I'm a bit worried by it though because chalybs is masculine and via is feminine. It doesn't seem as neat as res publica/rem publicam where both res and publica are feminine.

viamotrix? waymover? trix is the feminine equivalent of tor.

ibo viam motricem capere.

It occurs to me, the word tractor no doubt comes from traho, trahere, traxi, tractum.

For the actual train of carriages, what about cauda carrorum? Tail of wagons?

Rufus Coppertop
04-24-2010, 09:37 PM
Rufus...
Lol, no offence meant, hun.

Nullum captum. Credes mihi anatia!

None taken. Trust me ducky! :)

OneWriter
04-24-2010, 10:09 PM
Very weird. I was wondering about this just yesterday!



Magni cogitantes similia putant !!! :D

(Argh, I'm sure you would have said it way better...)

If I'm not mistaken the word "train" also comes from the Latin trahens, that's why I thought of that.

BTW: It's all your fault, you got me thinking of all these things and how they might have been translated into Harrius Potter.... ;)

Gratias!

Rufus Coppertop
04-24-2010, 10:13 PM
Magni cogitantes similaria putant !!! :D

(Argh, I'm sure you would have said it way better...)
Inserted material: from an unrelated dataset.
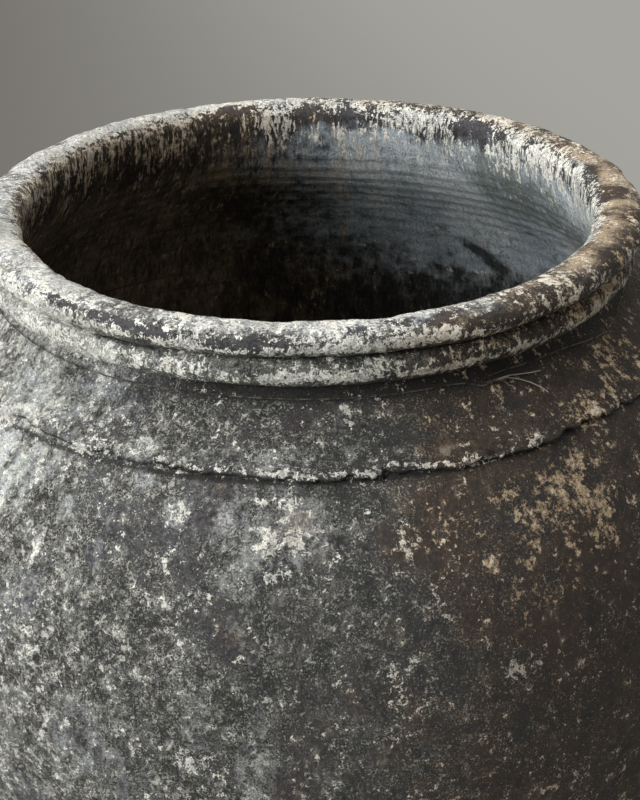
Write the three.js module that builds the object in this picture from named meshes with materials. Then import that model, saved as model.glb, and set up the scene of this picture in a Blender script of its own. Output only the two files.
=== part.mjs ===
// A weathered storage pot of dark earthenware, built up by hand in rings that are luted one on
// the next: floor, lower wall, belly, a collar lapped over the shoulder, a bead and a rolled lip.
// A thin wire is tied round the neck, under the bead. Millimetres, +Z up, ground at z = 0, axis
// on Z. Angles run round from the front, which is -Y, towards +X.
import * as THREE from 'three';

// Sizes of the vessel
const HEIGHT = 500;
const FOOT_RADIUS = 125;
const FOOT_ROUND = 4;
const FLOOR = 16;
const FOOT_SLOPE = 56;
const FOOT_FULLNESS = 0.42;
const BELLY_RADIUS = 250;
const BELLY_HEIGHT = 285;
const WALL = 12;

// Sizes of the shoulder, where the collar laps over the belly's wall
const RIDGE_RADIUS = 194;
const RIDGE_DROP = 55.5;
const SHOULDER_SLOPE = 40;
const SHOULDER_FULLNESS = 0.31;
const BELLY_FULLNESS = 0.5;
const SEAT_SLOPE = 30;
const SEAT_WALL = 10;
const LAP_LENGTH = 13;
const LAP_STEP = 2.8;
const RAGGED = 2.6;

// Sizes of the neck and the double rim
const MOUTH_RADIUS = 149;
const LIP_WIDTH = 21;
const LIP_CROWN = 8.5;
const LIP_UNDER = 6.5;
const GROOVE_DEPTH = 7.2;
const BEAD_HEIGHT = 14;
const BEAD_BULGE = 6.5;
const NECK_UNDERCUT = 1.5;
const NECK_WALL = 10.5;
const NECK_TOP_SLOPE = 58;
const NECK_FOOT_SLOPE = 34;
const NECK_FULLNESS = 0.33;

// Sizes of the tie wire and its knot
const WIRE_DIAMETER = 0.6;
const WIRE_CLEARANCE = 0.35;
const KNOT_ANGLE = 27.5;
const LOOP_DROP = 7;
const LOOP_SAG = 5.4;
const KNOT_REACH = 21;
const SAG_ANGLE = 28.5;
const SAG_SPREAD = 8.5;
const LOOP_WANDER = 0.7;
const TWIST_BELOW_LOOP = 3.4;
const TWIST_TURNS = 4.5;
const TWIST_PITCH = 2.6;
const STRAND_GAP = 0.6;

// Facets
const SEGMENTS = 72;
const LOOP_STEPS = 96;
const STEPS_PER_TURN = 8;
const WIRE_SIDES = 6;

const degrees = THREE.MathUtils.degToRad;

// A point of a profile: distance from the axis and height
function at(radius, height) {
  return new THREE.Vector2(radius, height);
}

// The direction that falls outwards at an angle below the horizontal
function falling(angle) {
  return at(Math.cos(degrees(angle)), -Math.sin(degrees(angle)));
}

// The outward side of a profile direction that falls
function squareTo(direction) {
  return at(-direction.y, direction.x);
}

function moved(point, direction, distance) {
  return point.clone().addScaledVector(direction, distance);
}

function ellipseArc(centre, across, up, start, end, steps) {
  const points = [];
  for (let i = 0; i <= steps; i += 1) {
    const angle = degrees(start + ((end - start) * i) / steps);
    points.push(at(centre.x + across * Math.cos(angle), centre.y + up * Math.sin(angle)));
  }
  return points;
}

// The inner face of a wall: the outer curve, set in by the wall and walked back
function innerFace(curve, steps, wall) {
  const points = [];
  for (let i = steps; i >= 0; i -= 1) {
    const tangent = curve.getTangent(i / steps);
    points.push(moved(curve.getPoint(i / steps), at(-tangent.y, tangent.x), wall));
  }
  return points;
}

// Turns a closed profile, which goes up outside and down inside, round the Z axis
function turned(profile) {
  const geometry = new THREE.LatheGeometry([...profile, profile[0].clone()], SEGMENTS);
  geometry.rotateX(Math.PI / 2);
  return geometry;
}

// Heights and radii that follow from the sizes
const grooveHeight = HEIGHT - LIP_CROWN - LIP_UNDER;
const neckTop = grooveHeight - BEAD_HEIGHT;
const lipCentre = at(MOUTH_RADIUS + LIP_WIDTH / 2, HEIGHT - LIP_CROWN);
const grooveRadius = MOUTH_RADIUS + LIP_WIDTH - GROOVE_DEPTH;
const neckRadius = grooveRadius - NECK_UNDERCUT;
const throatRadius = neckRadius - NECK_WALL;

// The seat is the strip of the belly's wall that the collar laps over
const downShoulder = falling(SHOULDER_SLOPE);
const downSeat = falling(SEAT_SLOPE);
const ridgeEdge = at(RIDGE_RADIUS, HEIGHT - RIDGE_DROP);
const ridgeFoot = moved(ridgeEdge, squareTo(downSeat), -LAP_STEP);
const seatTop = moved(ridgeFoot, downSeat, -LAP_LENGTH);
const seatEnd = moved(ridgeFoot, downSeat, RAGGED);
const seatInner = moved(seatTop, squareTo(downSeat), -SEAT_WALL);

const neckOutside = at(neckRadius, neckTop);
const neckSpan = neckOutside.distanceTo(ridgeEdge) * NECK_FULLNESS;
const neckCurve = new THREE.CubicBezierCurve(
  neckOutside,
  moved(neckOutside, falling(NECK_TOP_SLOPE), neckSpan),
  moved(ridgeEdge, falling(NECK_FOOT_SLOPE), -neckSpan),
  ridgeEdge,
);

const belly = at(BELLY_RADIUS, BELLY_HEIGHT);
const shoulderRise = seatEnd.y - BELLY_HEIGHT;
const shoulderCurve = new THREE.CubicBezierCurve(
  belly,
  at(BELLY_RADIUS, BELLY_HEIGHT + shoulderRise * BELLY_FULLNESS),
  moved(seatEnd, downShoulder, shoulderRise * SHOULDER_FULLNESS),
  seatEnd,
);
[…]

Not necessarily. I would've said mentes magnae but magni cogitantes rocks.


If I'm not mistaken the word "train" also comes from the Latin trahens, that's why I thought of that.

I'll bet you're not mistaken. It didn't occur to me, but now that you mention it, it looks pretty likely.


BTW: It's all your fault, you got me thinking of all these things and how they might have been translated into Harrius Potter.... ;)

Gratias!

Ha haaaa! :e2sling:

OneWriter
04-25-2010, 03:12 AM
Not necessarily. I would've said mentes magnae but magni cogitantes rocks.



Dang it, I should've thought of that. It's the same in Italian, grandi menti. Also, probably cogitatores would have been more appropriate than cogitantes...

Heh.

Rufus Coppertop
04-25-2010, 04:47 PM
Nullum captum. Credes mihi anatia!

None taken. Trust me ducky! :)

Whoops! Rufus neglegens est! :rant:

Credes mihi should actually be Crede mihi as an imperative or Credis mihi if an indicative.